The students union said that their members were distressed and left scrambling for accommodation – and described the move as “tone-deaf” and “wholly insensitive”.
“The decision, characterised by miscommunication and a lack of transparency, is out of touch and insensitive, compounding the challenges students already face in securing affordable and suitable accommodation,” they said
Statement regarding closure of Benbulben Court and Milligan Court student accommodation. #sligo #atusligo pic.twitter.com/rP47HTBxMl
— ATU Students’ Union, Sligo (@atussu_ie) June 13, 2023
Local TD Mark McSharry told the Irish Independent that he had raised the issue with senior ministers, “after it emerged over the weekend that students from the recently established Atlantic Technological University had been informed they could not be guaranteed accommodation for the coming term”.
In a letter to Mr O’Gorman, Mr MacSharry said it had been brought to his attention that students who were previously renting in purpose-built accommodation near the university were told the housing would no longer be available for the forthcoming academic term.
Mr MacSharry said it would be “virtually impossible” for students to get alternative accommodation in Sligo for the coming year if the plan to change the use of the housing went ahead.
“While I appreciate the demands to assist refugees and asylum-seekers fleeing persecution, the use of purpose-built student accommodation or accommodation adjacent to third-level institutions normally used for accommodation must not be permitted – in any circumstances,” he said.
Speaking to the Irish Independent, Mr MacSharry said switching the use of the accommodation away from students for asylum seekers would cause “absolute bedlam for Ireland’s newest university”.
“Absolute bedlam”. It’s a good summation of the fine mess the government’s immigration policy has got the country into.
Apparently, the current situation is that the Department of Integration – under Minister Roderic O’Gorman – has “an offer of housing from the former provider of student accommodation in Sligo” but Simon Harris, the Minister for Higher Education, wants the students, rather than the asylum seekers, to get the housing.
The lack of joined up thinking is simply astonishing. And these are the people meant to be in charge of running the country.
Mark MacSharry was pretty scathing about the whole debacle.
“It’s time for Leo Varadkar and Micheál Martin to stop focusing on their future EU careers and focus on the issues facing the people living in this country,” he told the Independent.
The Independent described the opposition to what’s happening in Sligo as a “bitter backlash”, and its interesting to see that the majority opinion in the country now seems more aligned to the views of those early protesters in areas like East Wall who were the first to draw attention to the lunacy of Ireland’s migration policy.
The out-of-control immigration surge is now impacting on Irish people across the most fundamental aspects of life: schools, healthcare, housing, and the desire of communities to feel safe and consulted.

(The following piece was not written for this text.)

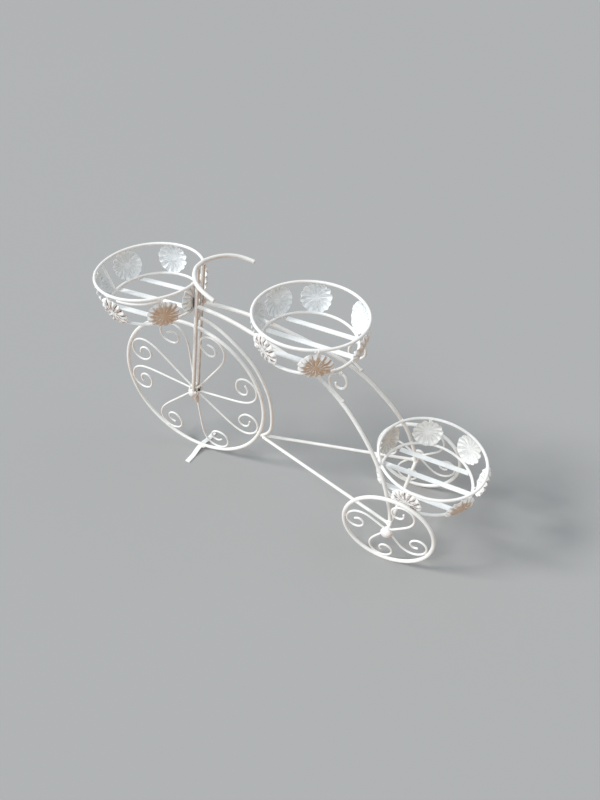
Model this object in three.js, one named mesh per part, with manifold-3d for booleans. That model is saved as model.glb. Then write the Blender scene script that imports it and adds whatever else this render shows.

The hundreds of students in Sligo who worked to get their college places, and who now might be denied accommodation – and the parents who worked like dogs to help their kids take a step out into life on their own – understand that the bedlam caused by what is amounting to untrammelled inward migration is not just ridiculous, it is harmful and unsustainable.
The growing anger of ordinary Irish people right across the country at the sheer contempt in which they are being held by their own government needs an outlet. People need someone to vote for to stop this madness. At this point, they will find that neither in the government nor in Sinn Féin.